◆ Given request: Find the lines containing "materials" and say how many there are, with no other words.

'''

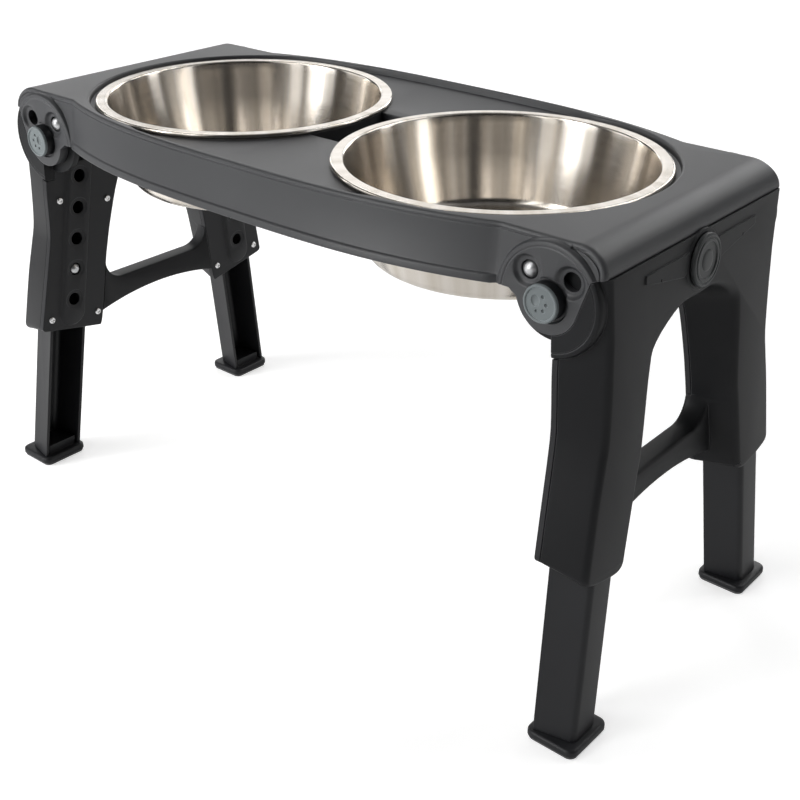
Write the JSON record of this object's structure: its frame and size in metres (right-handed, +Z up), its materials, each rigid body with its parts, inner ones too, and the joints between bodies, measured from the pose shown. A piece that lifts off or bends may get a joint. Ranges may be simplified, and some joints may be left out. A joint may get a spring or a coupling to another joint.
{
  "type": "double dog feeder",
  "caption": "Raised dog feeder: bowed deck with two lift-out steel bowls on folding end frames, with legs that slide and lock by spring pins.",
  "frame": {"origin": "on the floor under the middle of the deck", "axes": "+X along the deck to its right end, +Y to the rear, +Z up"},
  "size_m": [0.5604, 0.2582, 0.3145],
  "materials": {
    "charcoal_plastic": "fine matte texture",
    "black_plastic": "satin",
    "grey_plastic": "satin",
    "sole_rubber": "matte",
    "bowl_steel": "brushed round the bowl",
    "pin_steel": "satin",
    "spring_steel": "plain wire"
  },
  "bodies": {
    "deck": {"deck": "charcoal_plastic", "pivot_pin_front_left": "grey_plastic", "pivot_pin_rear_left": "grey_plastic", "pivot_pin_front_right": "grey_plastic", "pivot_pin_rear_right": "grey_plastic"},
    "frame_left": {"end_frame_left": "charcoal_plastic", "badge_left": "grey_plastic", "plate_front_left": "black_plastic", "plate_rear_left": "black_plastic", "plate_screw_1_front_left": "pin_steel", "plate_screw_2_front_left": "pin_steel", "plate_screw_3_front_left": "pin_steel", "plate_screw_4_front_left": "pin_steel", "plate_screw_1_rear_left": "pin_steel", "plate_screw_2_rear_left": "pin_steel", "plate_screw_3_rear_left": "pin_steel", "plate_screw_4_rear_left": "pin_steel", "lock_spring_front_left": "spring_steel", "lock_spring_rear_left": "spring_steel"},
    "frame_right": {"end_frame_right": "charcoal_plastic", "badge_right": "grey_plastic", "plate_front_right": "black_plastic", "plate_rear_right": "black_plastic", "plate_screw_1_front_right": "pin_steel", "plate_screw_2_front_right": "pin_steel", "plate_screw_3_front_right": "pin_steel", "plate_screw_4_front_right": "pin_steel", "plate_screw_1_rear_right": "pin_steel", "plate_screw_2_rear_right": "pin_steel", "plate_screw_3_rear_right": "pin_steel", "plate_screw_4_rear_right": "pin_steel", "lock_spring_front_right": "spring_steel", "lock_spring_rear_right": "spring_steel"},
    "bowl_left": {"bowl_left": "bowl_steel"},
    "bowl_right": {"bowl_right": "bowl_steel"},
    "leg_front_left": {"leg_front_left": "black_plastic", "foot_front_left": "black_plastic", "sole_front_left": "sole_rubber", "height_spring_front_left": "spring_steel"},
    "leg_rear_left": {"leg_rear_left": "black_plastic", "foot_rear_left": "black_plastic", "sole_rear_left": "sole_rubber", "height_spring_rear_left": "spring_steel"},
    "leg_front_right": {"leg_front_right": "black_plastic", "foot_front_right": "black_plastic", "sole_front_right": "sole_rubber", "height_spring_front_right": "spring_steel"},
    "leg_rear_right": {"leg_rear_right": "black_plastic", "foot_rear_right": "black_plastic", "sole_rear_right": "sole_rubber", "height_spring_rear_right": "spring_steel"},
    "height_pin_front_left": {"height_pin_front_left": "pin_steel"},
    "lock_pin_front_left": {"lock_pin_front_left": "pin_steel"},
    "height_pin_rear_left": {"height_pin_rear_left": "pin_steel"},
    "lock_pin_rear_left": {"lock_pin_rear_left": "pin_steel"},
    "height_pin_front_right": {"height_pin_front_right": "pin_steel"},
    "lock_pin_front_right": {"lock_pin_front_right": "pin_steel"},
    "height_pin_rear_right": {"height_pin_rear_right": "pin_steel"},
    "lock_pin_rear_right": {"lock_pin_rear_right": "pin_steel"}
  },
  "joints": [
    {"name": "fold_left", "type": "hinge", "parent": "deck", "child": "frame_left", "pos_m": [-0.2242, 0, 0.2796], "axis": [0, -1, 0], "range_deg": [0, 90]},
    {"name": "fold_right", "type": "hinge", "parent": "deck", "child": "frame_right", "pos_m": [0.2242, 0, 0.2796], "axis": [0, 1, 0], "range_deg": [0, 90]},
    {"name": "bowl_lift_left", "type": "slide", "parent": "deck", "child": "bowl_left", "axis": [0, 0, 1], "range_m": [0, 0.0702]},
    {"name": "bowl_lift_right", "type": "slide", "parent": "deck", "child": "bowl_right", "axis": [0, 0, 1], "range_m": [0, 0.0702]},
    {"name": "leg_slide_front_left", "type": "slide", "parent": "frame_left", "child": "leg_front_left", "axis": [0.0609, 0.1432, 0.9878], "range_m": [-0.0254, 0.0762]},
    {"name": "leg_slide_rear_left", "type": "slide", "parent": "frame_left", "child": "leg_rear_left", "axis": [0.0609, -0.1432, 0.9878], "range_m": [-0.0254, 0.0762]},
    {"name": "leg_slide_front_right", "type": "slide", "parent": "frame_right", "child": "leg_front_right", "axis": [-0.0609, 0.1432, 0.9878], "range_m": [-0.0254, 0.0762]},
    {"name": "leg_slide_rear_right", "type": "slide", "parent": "frame_right", "child": "leg_rear_right", "axis": [-0.0609, -0.1432, 0.9878], "range_m": [-0.0254, 0.0762]},
    {"name": "height_pin_press_front_left", "type": "slide", "parent": "leg_front_left", "child": "height_pin_front_left", "axis": [-1, 0, 0], "range_m": [0, 0.005], "stiffness_N_per_m": 350, "springref_m": -0.004},
    {"name": "lock_pin_press_front_left", "type": "slide", "parent": "frame_left", "child": "lock_pin_front_left", "axis": [0, 1, 0], "range_m": [0, 0.004], "stiffness_N_per_m": 350, "springref_m": -0.004},
    {"name": "height_pin_press_rear_left", "type": "slide", "parent": "leg_rear_left", "child": "height_pin_rear_left", "axis": [-1, 0, 0], "range_m": [0, 0.005], "stiffness_N_per_m": 350, "springref_m": -0.004},
    {"name": "lock_pin_press_rear_left", "type": "slide", "parent": "frame_left", "child": "lock_pin_rear_left", "axis": [0, -1, 0], "range_m": [0, 0.004], "stiffness_N_per_m": 350, "springref_m": -0.004},
    {"name": "height_pin_press_front_right", "type": "slide", "parent": "leg_front_right", "child": "height_pin_front_right", "axis": [1, 0, 0], "range_m": [0, 0.005], "stiffness_N_per_m": 350, "springref_m": -0.004},
    {"name": "lock_pin_press_front_right", "type": "slide", "parent": "frame_right", "child": "lock_pin_front_right", "axis": [0, 1, 0], "range_m": [0, 0.004], "stiffness_N_per_m": 350, "springref_m": -0.004},
    {"name": "height_pin_press_rear_right", "type": "slide", "parent": "leg_rear_right", "child": "height_pin_rear_right", "axis": [1, 0, 0], "range_m": [0, 0.005], "stiffness_N_per_m": 350, "springref_m": -0.004},
    {"name": "lock_pin_press_rear_right", "type": "slide", "parent": "frame_right", "child": "lock_pin_rear_right", "axis": [0, -1, 0], "range_m": [0, 0.004], "stiffness_N_per_m": 350, "springref_m": -0.004}
  ],
  "couplings": [
    {"joint": "bowl_lift_left", "follows": "fold_left", "m_per_rad": 0.044563},
    {"joint": "bowl_lift_right", "follows": "fold_right", "m_per_rad": 0.044563}
  ]
}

'''

◆ Answer for this exercise: 2